5. The system according to claim 3, wherein the supply device (5) comprises a third housing (8), defining pre mixing chamber, interposed between the pre chamber and the injector (7) and in fluid communication with the supply source, the pre mixing chamber being configured to receive the predetermined quantity of air (A) and/or the predetermined quantity of fuel (C) prior to their being injected into the pre chamber.

6. The system according to claim 5, wherein the pre mixing chamber is configured to receive a predetermined quantity of air (A) and the predetermined quantity of fuel (C) such as to produce a mixture (M) having a mix ratio between 0.7 and 1 .5.

7. The system according to claim 6, wherein the supply device (5) is configured to feed to the pre chamber in each engine cycle a quantity of mixture (M) between 2% and 5% of the fuel requirement of the engine cycle.

8. The system according to any one of claims 5 to 7, wherein the pre mixing chamber has a volume of between 1 cm³ and 4 cm³.

9. The system according to any one of claims 5 to 8, comprising a heating device operating on the pre mixing chamber.
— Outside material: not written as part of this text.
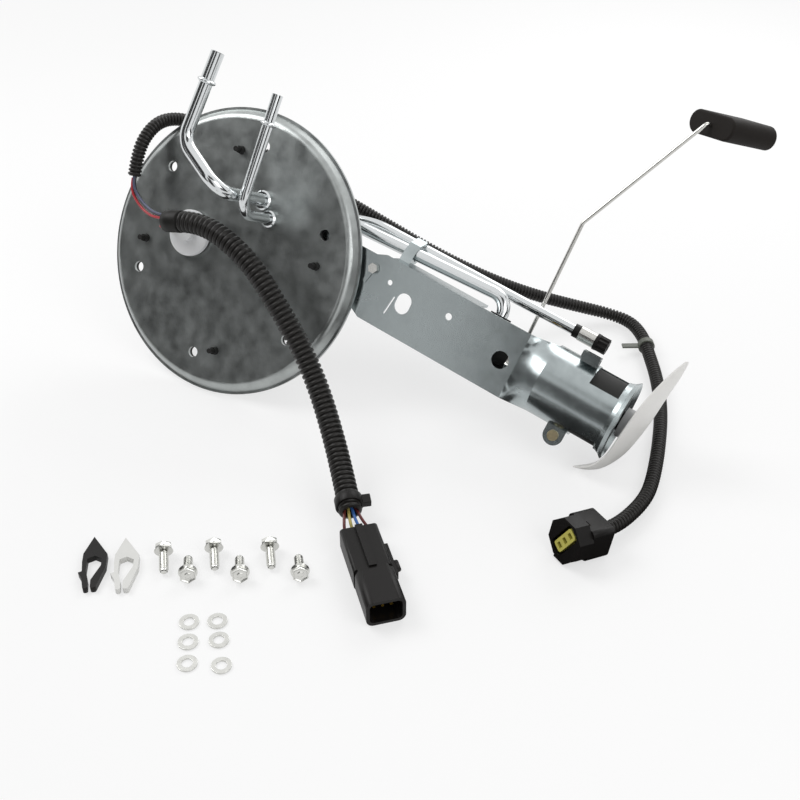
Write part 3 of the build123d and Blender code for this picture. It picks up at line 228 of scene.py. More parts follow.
class MetalLooks(bpy.types.PropertyGroup):
    flange: colour_setting("Flange", "#a6aaa9", "Dull zinc of the pressed flange plate")
    bracket: colour_setting("Bracket", "#a9b1b2", "Paler zinc of the bracket and its sleeve")
    tubes: colour_setting("Tubes", "#d4d7d8", "Bright plated steel of the feed and return tubes")
    fasteners: colour_setting("Fasteners", "#d3d3cf", "Bright zinc of the screws and washers")
    brass: colour_setting("Brass", "#b8963f", "Brass of the pins and terminals")


class PlasticLooks(bpy.types.PropertyGroup):
    black: colour_setting("Black nylon", "#12100f", "Glass-filled nylon of the plugs, clips and caps")
    white: colour_setting("White nylon", "#d9dadb", "Natural nylon of the bulkhead and the strainer port")
    conduit: colour_setting("Conduit", "#1a1816", "Corrugated polyamide of both conduits")
    insert: colour_setting("Insert", "#b7b052", "Yellow insert of the branch plug")
    strainer: colour_setting("Strainer", "#e3e2df", "Fine polyamide mesh of the strainer")
    float_foam: colour_setting("Float", "#191512", "Closed-cell rubber foam of the float")


class HarnessSizes(bpy.types.PropertyGroup):
    main_diameter: size_setting("Main conduit", 13.0, "Outside diameter of the main conduit")
    main_pitch: size_setting("Main pitch", 3.2, "Distance from rib to rib on the main conduit")
    branch_diameter: size_setting("Branch conduit", 8.4, "Outside diameter of the branch conduit")
    branch_pitch: size_setting("Branch pitch", 2.3, "Distance from rib to rib on the branch conduit")
    wire_diameter: size_setting("Wire", 1.7, "Outside diameter of one insulated wire")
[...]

10. An internal combustion engine, comprising: a system according to any of the claims from 5 to 9;

- a main fuel supply line, connected to the main chamber; - a pneumatic pressure source, connected to the supply source (6) and preferably configured to operate at a pressure between 3 bar and 15 bar;

- a supply line of fuel (C), connected to the injector (7) and preferably configured to operate at a pressure between 3.5 bar and 25 bar; wherein the supply device (5) is configured to selectively feed the predetermined quantity of air (A) or a mixture (M) of air (A) and fuel (C) into the pre chamber.